5. The QuanuX-Annex Ingestion Engine

• HA Zero-Allocation NATS Core (QuanuX-Annex/): A sovereign C++ telemetry ingestion daemon deployed via Ansible to the outer Habitats. It maps high-velocity NATS JetStream data directly into byte-aligned C++ structs (e.g. MarketTick, ExecutionLog) using <nats/nats.h>, bypassing JVM and Python garbage collection completely.
• Tract 1 GCP Historical Lake Integration: A Python pipeline (gcp_ingestion_pipeline.py) dynamically extracts JetStream events, projects the next append against the exact 37-byte fixed-schema Arrow model, flushes before any limit breach, and fails closed if materialized PyArrow footprint ever deviates from structural alignment.
• Tract 2 Research Database Transparency (DuckDB-to-BQ): GRADUATED PROTOTYPE (Commit 0a7df15). A SQL AST transpiler (QuanuXDuckToBQTranspiler) translating DuckDB subsets into BigQuery standard SQL. It cleanly filters unapproved syntaxes via TranspilationError fail-closures. Its graduation achieved exact Arrow layout parity against actual remote Google Cloud data bindings powered seamlessly by the local quanuxctl secrets OS keyring.
• The Sentinel Protocol Pivot: Incorporates rigorous Red Team mitigations for observability. Telegraf is deployed via direct static .deb injection into the outer droplets, avoiding hypervisor APT repository corruptions, with its telemetry interval dynamically orchestrated via quanuxctl.
• Phase 12 Pipeline Proving Ground (tests/nats_injector.py): Real-time NATS mocking tools written in Python that map native struct byte-alignments to validate the C++ QuanuX-Annex core without requiring a live colocation feed.

📂 Repository Anatomy (Topographical Map)

To effectively navigate the ecosystem, the repository is sliced along strict functional boundaries:

• .agent/, server/skills/, and extensions/**/SKILL.md

  • Purpose: The Decentralized AI Cybernetic Context.
  • Integration: The absolute first point of reading for any AI interaction. This replaces the monolithic .gemini AI prompt folder and embeds exact functional truths right beside the executing source code.

• extensions/

  • Purpose: The C++, Cython, Python, Go, and Node execution modules.
  • Integration: Holds the high-throughput Broker Adapters (quickfix, topstep, rithmic, ibkr), external Data Engines (duckdb, databento), and UI integrators (figma).

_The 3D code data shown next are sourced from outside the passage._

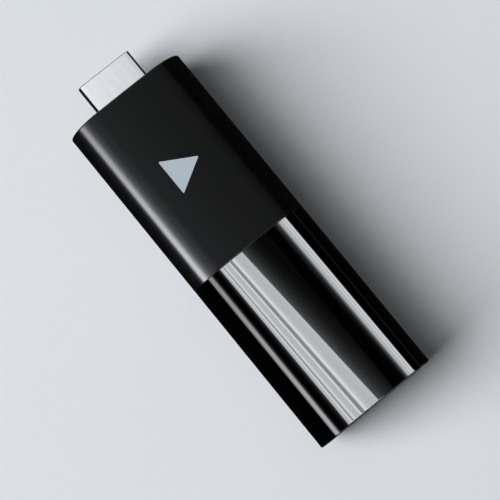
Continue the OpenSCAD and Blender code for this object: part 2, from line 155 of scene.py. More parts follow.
def rounded(corners, radius, steps=10, rows=6):
    """A convex outline with rounded corners, counter-clockwise, each straight side divided into rows."""
    arcs = []
    for i, (x, z) in enumerate(corners):
        last_x, last_z = corners[i - 1]
        next_x, next_z = corners[(i + 1) % len(corners)]
        a = Vector((x - last_x, z - last_z)).normalized()
        b = Vector((next_x - x, next_z - z)).normalized()
        turn = math.atan2(a.x * b.y - a.y * b.x, a.dot(b))
        start = math.atan2(-a.x, a.y)
        back = radius * math.tan(turn / 2)
        cx = x - a.x * back - math.cos(start) * radius
        cz = z - a.y * back - math.sin(start) * radius
        end = start + turn
        last = (cx + radius * math.cos(end), cz + radius * math.sin(end), math.cos(end), math.sin(end))
        arcs.append(arc(cx, cz, radius, start, turn, steps) + [last])
    points = []
    for this, following in zip(arcs, arcs[1:] + arcs[:1]):
        x0, z0, dx, dz = this[-1]
        x1, z1 = following[0][:2]
        points += this
        points += [(x0 + (x1 - x0) * k / rows, z0 + (z1 - z0) * k / rows, dx, dz) for k in range(1, rows)]
    return points


def cut_box(half, low, high, cut):
    """Corners of a connector's outline: a rectangle whose two lower corners are cut off."""
    left = [(-half, high), (-half, low + cut), (-half + cut, low)]
    return [(half - cut, low), (half, low + cut), (half, high)] + left


PARALLEL = 1e-15
SLACK = 1e-6


def seen_from(outline, target, centre):
    """Points of target, a convex list of corners, on the rays from centre through each point of outline."""
    found = []
    for x, z, _, _ in outline:
        ray = Vector((x - centre[0], z - centre[1]))
        nearest = None
        for i, (ax, az) in enumerate(target):
            bx, bz = target[(i + 1) % len(target)]
            ex, ez = bx - ax, bz - az
            rx, rz = ax - centre[0], az - centre[1]
            det = ray.x * -ez + ex * ray.y
            if abs(det) < PARALLEL:
                continue
            far = (rx * -ez + ex * rz) / det
            share = (ray.x * rz - ray.y * rx) / det
            on_side = -SLACK <= share <= 1 + SLACK
            if far > 0 and on_side and (nearest is None or far < nearest):
                nearest = far
        found.append((centre[0] + ray.x * nearest, centre[1] + ray.y * nearest, 0.0, 0.0))
    return found


def plug_opening(gap):
    """The plug's outline grown by gap, with as many points as the body's."""
    corners = cut_box(plug_hi.x + gap, plug_lo.z - gap, plug_hi.z + gap, PLUG_CUT)
    return seen_from(BODY, corners, (0.0, Z_PLUG))


def mark_corners(grow):
    """Corners of the play triangle as seen from above, with its sides moved out by grow.
    It is equilateral, so that its length is 1.5 times the radius of the circle through its corners."""
    circle_r = (mark_hi.x - mark_lo.x) / 1.5
    x = mark_hi.x - circle_r
    y = (mark_lo.y + mark_hi.y) / 2
    r = circle_r + 2 * grow
    return [(x + r * math.cos(a), y + r * math.sin(a)) for a in (0, 2 * math.pi / 3, 4 * math.pi / 3)]


# ---------------------------------------------------------------- rings


def quarter(steps):
    """Angles of a quarter turn, both ends included."""
    return [math.pi / 2 * k / steps for k in range(steps + 1)]


def along(y0, y1, rows):
    """Places that divide y0 to y1 into rows, without the two ends."""
    return [y0 + (y1 - y0) * i / rows for i in range(1, rows)]


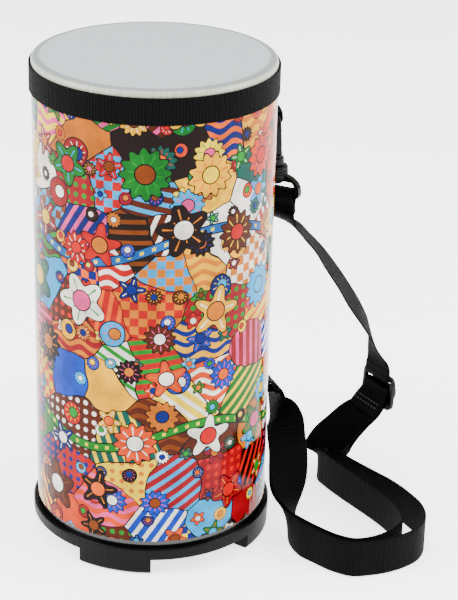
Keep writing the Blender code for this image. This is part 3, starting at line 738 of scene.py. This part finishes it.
UPPER_TOP, UPPER_LEG = 0, 19
RUN_END = WEAVE + 3
pieces = {
    "strap_upper_fold": ribbon("strap_upper_fold", UPPER_TOP, UPPER_LEG),
    "strap_run": ribbon("strap_run", UPPER_LEG, RUN_END, 0.9),
    "strap_weave": ribbon("strap_weave", WEAVE, WEAVE + 12),
    "strap_outer_lead": ribbon("strap_outer_lead", WEAVE + 12, WEAVE + 16),
    "strap_outer": ribbon("strap_outer", WEAVE + 16, RISE),
    "strap_outer_rise": ribbon("strap_outer_rise", RISE, LOWER_FOLD),
    "strap_lower_fold": ribbon("strap_lower_fold", LOWER_FOLD, LOWER_FOLD_END),
    "strap_inner_rise": ribbon("strap_inner_rise", LOWER_FOLD_END, INNER),
    "strap_inner": ribbon("strap_inner", INNER, INNER_END),
    "strap_inner_lead": ribbon("strap_inner_lead", INNER_END, SEWN),
    "strap_sewn_end": ribbon("strap_sewn_end", SEWN, len(STRAP) - 1),
}
P = pieces
upper_legs = seam_rows((RUN[19 * PER][3] - 1.2, RUN[19 * PER][3] - 4.2), 1.0)
upper_short = seam_rows((1.2, 4.2), 1.0)
pieces["strap_upper_stitches"] = stitches("strap_upper_stitches", upper_legs + upper_short)
sewn_tail = seam_rows((STRAP_LENGTH - 5.5, STRAP_LENGTH - 8.5), 1.0)
pieces["strap_sewn_stitches"] = stitches("strap_sewn_stitches", sewn_tail)

up_z = UPPER_LOOP.col[2].xyz.normalized()
low_y = LOWER_LOOP.col[1].xyz.normalized()
bar_up, bar_low = at(UPPER_LOOP, 0, 0, BAR_Z), at(LOWER_LOOP, 0, 0, BAR_Z)
for n in ("strap_upper_fold", "strap_upper_stitches"):
    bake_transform(P[n], "upper_loop", "upper_hook", (bar_up - up_z * 2.0) * MM, (bar_up - up_z * 10.0) * MM)
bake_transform(P["strap_run"], "upper_hook", "drum", station(UPPER_LEG + 1), station(WEAVE - 4))
for n in ("strap_weave", "strap_sewn_end", "strap_sewn_stitches"):
    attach(P[n], "slider")
for n in ("strap_outer", "strap_inner"):
    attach(P[n], "drum")
lead = (at(SLIDER, 0.0, -6.0, -11.0) * MM, Vector((121.0, 61.0, 23.0)) * MM)
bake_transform(P["strap_outer_lead"])
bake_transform(P["strap_inner_lead"])
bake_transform(P["strap_lower_fold"], "lower_loop", "lower_hook", (bar_low - low_y * 3.0) * MM, (bar_low - low_y * 9.0) * MM)
rise = (Vector((90.0, -26.0, 18.0)) * MM, Vector((86.0, 54.0, 60.0)) * MM)
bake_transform(P["strap_outer_rise"])
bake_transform(P["strap_inner_rise"])
for n, o in pieces.items():
    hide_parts("strap")

# the tabs: each CAD tab's mesh is copied to a new object in place, and the CAD tab is hidden
for side, near, far in (("upper", 264.0, 274.5), ("lower", 22.5, 16.4)):
    flat_tab = NODES[f"{side}_tab"]
    tab = bpy.data.objects.new(f"{side}_tab_webbing", flat_tab.data.copy())
    tab.matrix_world = flat_tab.matrix_world.copy()
    bpy.context.scene.collection.objects.link(tab)
    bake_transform(tab)
    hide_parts(f"{side}_tab")


def declare(first, last):
    line = line_of(first, last)
    long = (RUN[last * PER][3] - RUN[first * PER][3]) * MM


declare(UPPER_LEG, RUN_END)
declare(WEAVE + 16, RISE)
declare(INNER, INNER_END)

# ------------------------------------------------------------------ floor, light and camera
floor_mesh = bpy.data.meshes.new("studio_floor")
floor_mesh.from_pydata([(-5, -5, 0), (5, -5, 0), (5, 5, 0), (-5, 5, 0)], [], [(0, 1, 2, 3)])
floor = bpy.data.objects.new("studio_floor", floor_mesh)
bpy.context.scene.collection.objects.link(floor)
pale = Look("studio_paper")
pale.link("Base Color", pale.mix(pale.noise(3.0, 2.0), (0.93, 0.93, 0.93), (0.95, 0.95, 0.95)))
pale.set(Roughness=0.7, Specular_IOR_Level=0.2, Emission_Strength=2.4)
floor_mesh.materials.append(pale.mat)

world = bpy.data.worlds.new("studio")
bpy.context.scene.world = world
world.use_nodes = True
sky = world.node_tree.nodes["Background"]
sky.inputs["Color"].default_value = (1.0, 1.0, 1.0, 1.0)
sky.inputs["Strength"].default_value = 1.3


def softbox(name, place, target, size, power, tall=None):
    light = bpy.data.lights.new(name, "AREA")
    light.shape = "RECTANGLE"
    light.size, light.size_y = size, tall or size
    light.energy = power
    obj = bpy.data.objects.new(name, light)
    obj.location = place
    obj.rotation_mode = "QUATERNION"
    obj.rotation_quaternion = (Vector(target) - Vector(place)).to_track_quat("-Z", "Y")
    bpy.context.scene.collection.objects.link(obj)
    return obj


softbox("key_left", (-1.0, -0.35, 0.75), (0.0, 0.0, 0.15), 0.7, 20.0, 0.9)
softbox("key_right", (1.1, -0.2, 0.7), (0.05, 0.0, 0.15), 0.7, 20.0, 0.9)
softbox("top", (0.0, -0.1, 1.4), (0.03, 0.0, 0.1), 0.9, 18.0)

camera_data = bpy.data.cameras.new("photo_camera")
camera_data.sensor_width = 36.0
camera_data.lens = 115.60
camera_data.clip_start, camera_data.clip_end = 0.05, 50.0
camera = bpy.data.objects.new("photo_camera", camera_data)
bpy.context.scene.collection.objects.link(camera)
CAM_D, CAM_EL, CAM_ROLL = 1.1946, math.radians(23.670), math.radians(1.481)
aim = Vector((0.047134, 0.0, 0.15309))
camera.location = aim + Vector((0.0, -math.cos(CAM_EL), math.sin(CAM_EL))) * CAM_D
camera.rotation_mode = "QUATERNION"
camera.rotation_quaternion = (aim - camera.location).to_track_quat("-Z", "Y") @ Quaternion((0.0, 0.0, 1.0), CAM_ROLL)
bpy.context.scene.camera = camera
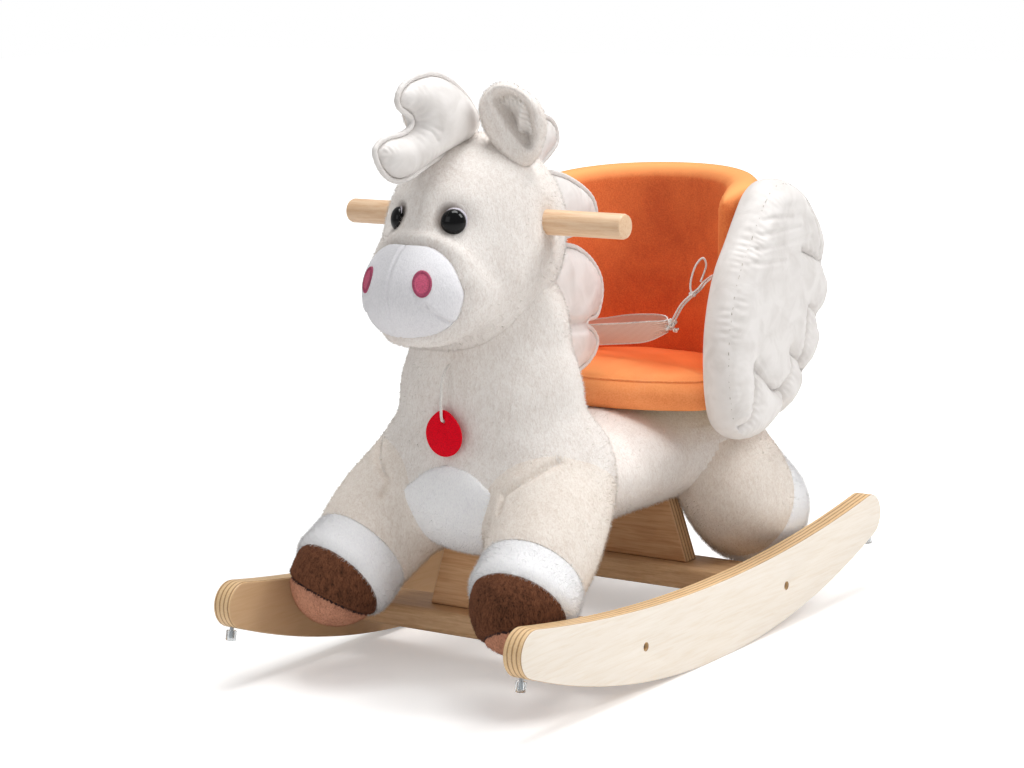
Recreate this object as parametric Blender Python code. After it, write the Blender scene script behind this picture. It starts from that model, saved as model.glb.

• src/, QuanuX-Clustering/, and execution-node/

  • Purpose: Hardware Orchestration and Edge Provisioning.
  • Integration: Location of node_init.sh, the OS manifest profiles (tier1_control.yaml down to tier4_dma.yaml), and the pure C++20 Native Envoy runtime loops mapping execution to hardware affinity contexts.

• server/

  • Purpose: The Python Tier 1 Brain.
  • Integration: Contains the core REST FastAPI servers, Strawberry GraphQL configurations, the Foundry AI Agent translation loops, the C++ indicators engine bridging logic, and the central quanuxctl CLI tools.

• client/

  • Purpose: The Frontend Cross-Platform UX.
  • Integration: Contains the React Web, React Desktop (Tauri), and React Native architectures alongside the strict design-library mockup lab.

• QuanuX-Statistics/, QuanuX-Backtesting-Engine/, and QuanuX-Spreader/

  • Purpose: Low-Latency Quant Mathematics and Routing.
  • Integration: The core proprietary computation repositories executing fractional Kelly simulations, event-driven historical tape processing, and the primary 59-nanosecond execution interlocks.